Equality saturation is a program optimization technique that explores an exponential space of equivalent programs simultaneously. Most implementations are unverified — if the e-graph engine has a bug, the optimizer silently produces wrong results.
OptiSat proves, in Lean 4, that every step of the equality saturation pipeline preserves semantic equivalence:
-- Merging equivalent classes preserves all valuations
theorem merge_consistent (g : EGraph Op) (id1 id2 : EClassId)

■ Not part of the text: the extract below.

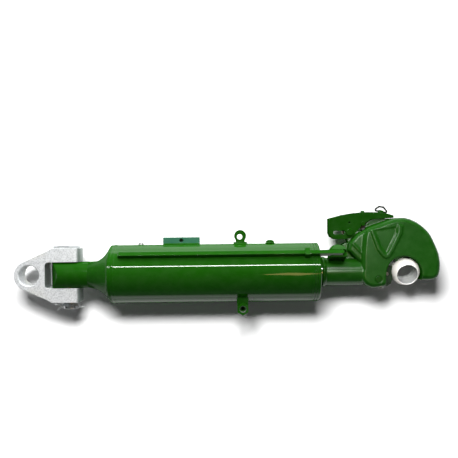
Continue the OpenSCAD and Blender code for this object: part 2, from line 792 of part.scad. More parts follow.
module rope_ring() {
    color([0.2, 0.22, 0.2])
    at_hook() at_ring() for (i = [0 : 3]) {
        a = ring_p[i];
        b = ring_p[(i + 1) % 4];
        c = ring_p[(i + 2) % 4];
        half = half_angle(a, b, c);
        next = half_angle(b, c, ring_p[(i + 3) % 4]);
        start = b + unit(b, c) * (ring_bend / tan(half) - 0.3);
        end = c + unit(c, b) * (ring_bend / tan(next) - 0.3);
        centre = b + (unit(b, a) + unit(b, c)) / (2 * cos(half)) * ring_bend / sin(half);
        touch = b + unit(b, a) * ring_bend / tan(half) - centre;
        translate(start) rotate([0, 0, atan2(end[1] - start[1], end[0] - start[0])])
            xcyl(ring_wire_r, 0, norm(end - start));
        translate(centre) rotate([0, 0, atan2(touch[1], touch[0])])
            rotate_extrude(angle = 180 - 2 * half)
                translate([ring_bend, 0]) circle(r = ring_wire_r + 0.1);
    }
}

module hook_ball() {
    half = ball_width / 2;
    color([0.85, 0.84, 0.8])
    at_hook() rotate([ball_tilt, 0, 0]) difference() {
        intersection() {
            sphere(r = ball_r, $fn = 96);
            cylinder(h = ball_width, r = ball_r + 5, center = true);
        }
        zcyl(ball_bore / 2, 60);
        for (m = [0, 1]) mirror([0, 0, m])
            translate([0, 0, half - 0.8]) cylinder(h = 1, r1 = ball_bore / 2, r2 = ball_bore / 2 + 1);
    }
}

barrel_tube();
neck_forging();
neck_bush();
base_weld();
gland_head();
gland_oring();
rod_seal();
rod_wiper();
rod_guide_ring();
hose_tab();
ring_lug();
top_screw();
base_port_plug();
port_saddle();
elbow_fitting();
oil_pipe();
rod_end_boss();
bar_clip();
grease_nipple();
yoke_fork();
pivot_pin();
pin_washer();
castle_nut();
split_pin();
piston_rod();
piston();
piston_seal();
piston_rings();
stem_oring();
piston_nut();
hook_forging();
shank_weld();
key_bar();
bar_lug();
lever_pin();
pawl_pin();
stop_screw();
release_lever();
lever_spring();
roof_rivet();
lever_link_pin();
latch_link();
latch_pawl();
pawl_link_pin();
rope_ring();
hook_ball();
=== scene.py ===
"""Looks of the hydraulic top link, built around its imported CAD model."""
import logging
import math
from dataclasses import dataclass, field
from enum import Enum
from typing import Callable, Sequence

import bmesh
import bpy
from mathutils import Matrix, Vector, noise


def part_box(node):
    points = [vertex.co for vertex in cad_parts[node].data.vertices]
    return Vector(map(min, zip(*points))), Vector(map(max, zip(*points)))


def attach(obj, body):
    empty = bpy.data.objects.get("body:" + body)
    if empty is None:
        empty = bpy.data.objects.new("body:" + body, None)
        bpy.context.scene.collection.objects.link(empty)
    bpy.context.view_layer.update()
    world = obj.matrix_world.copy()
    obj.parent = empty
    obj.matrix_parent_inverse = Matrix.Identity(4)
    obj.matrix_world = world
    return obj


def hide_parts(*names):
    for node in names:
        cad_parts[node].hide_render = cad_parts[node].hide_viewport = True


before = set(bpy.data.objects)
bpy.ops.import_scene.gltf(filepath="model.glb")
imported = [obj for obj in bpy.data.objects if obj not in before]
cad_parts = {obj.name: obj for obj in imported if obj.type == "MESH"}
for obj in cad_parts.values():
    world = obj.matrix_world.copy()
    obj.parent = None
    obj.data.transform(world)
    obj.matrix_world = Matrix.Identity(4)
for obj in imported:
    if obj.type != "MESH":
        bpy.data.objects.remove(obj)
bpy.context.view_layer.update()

MM = 0.001
RING_TURN = 6.283
LOG = logging.getLogger("top_link")
Point = Sequence[float]
Colour = tuple[float, float, float]
NODES: dict[str, bpy.types.Object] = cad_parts


# Shader maths

class Sock:
    """An output socket that takes part in arithmetic."""

    def __init__(self, graph: "Graph", socket: bpy.types.NodeSocket) -> None:
        """Keeps the graph and the socket.

        Args:
            graph: The graph that the socket belongs to.
            socket: The output socket.
        """
        self.graph = graph
        self.socket = socket

    def maths(self, operation: str, *values: "Value") -> "Sock":
        """Runs a Math node on the given values.

        Args:
            operation: The Math node's operation.
            values: Its inputs in order.

        Returns:
            The result.
        """
        return self.graph.node("ShaderNodeMath", {"operation": operation}, dict(enumerate(values)))

    def __add__(self, other: "Value") -> "Sock":
        """Sum."""
        return self.maths("ADD", self, other)

    def __sub__(self, other: "Value") -> "Sock":
        """Difference."""
        return self.maths("SUBTRACT", self, other)

    def __rsub__(self, other: "Value") -> "Sock":
        """Difference with the number first."""
        return self.maths("SUBTRACT", other, self)

    def __mul__(self, other: "Value") -> "Sock":
        """Product."""
        return self.maths("MULTIPLY", self, other)

    __radd__ = __add__
    __rmul__ = __mul__

    def root(self) -> "Sock":
        """Square root."""
        return self.maths("SQRT", self)

    def sine(self) -> "Sock":
        """Sine."""
        return self.maths("SINE", self)

    def step(self, low: float, high: float, out_low: float = 0.0, out_high: float = 1.0) -> "Sock":
        """Smooth step between two values.

        Args:
            low: Value at which the step starts.
            high: Value at which it ends.
            out_low: Result below the start.
            out_high: Result above the end.

        Returns:
            The stepped value.
        """
        return self.graph.node(
            "ShaderNodeMapRange", {"interpolation_type": "SMOOTHSTEP"},
            {"Value": self, "From Min": low, "From Max": high, "To Min": out_low, "To Max": out_high})


Value = Sock | float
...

(env : Nat → Val) (v : EClassId → Val)
(hc : ConsistentValuation g env v) (heq : v id1 = v id2) : ...
-- Sound rewrite rules preserve consistency
theorem sound_rule_preserves_consistency (g : EGraph Op)
(rule : SoundRewriteRule Op Expr Val) (lhsId rhsId : EClassId)
(env : Nat → Val) (v : EClassId → Val)
(hv : ConsistentValuation g env v) : ...
-- E-matching is sound: returned substitutions match pattern semantics (v1.0.0)
theorem ematchF_sound (g : EGraph Op) (pat : Pattern Op)
(classId : EClassId) (σ : Substitution)
(hmem : σ ∈ ematchF fuel g pat classId) :
Pattern.eval pat env v σ = v (root g.unionFind classId)
-- Full pipeline with zero external hypotheses (v1.1.0)
theorem full_pipeline_soundness (g : EGraph Op)
(rules : List (PatternSoundRule Op Val))
(hcv : ConsistentValuation g env v) (hpmi : PostMergeInvariant g)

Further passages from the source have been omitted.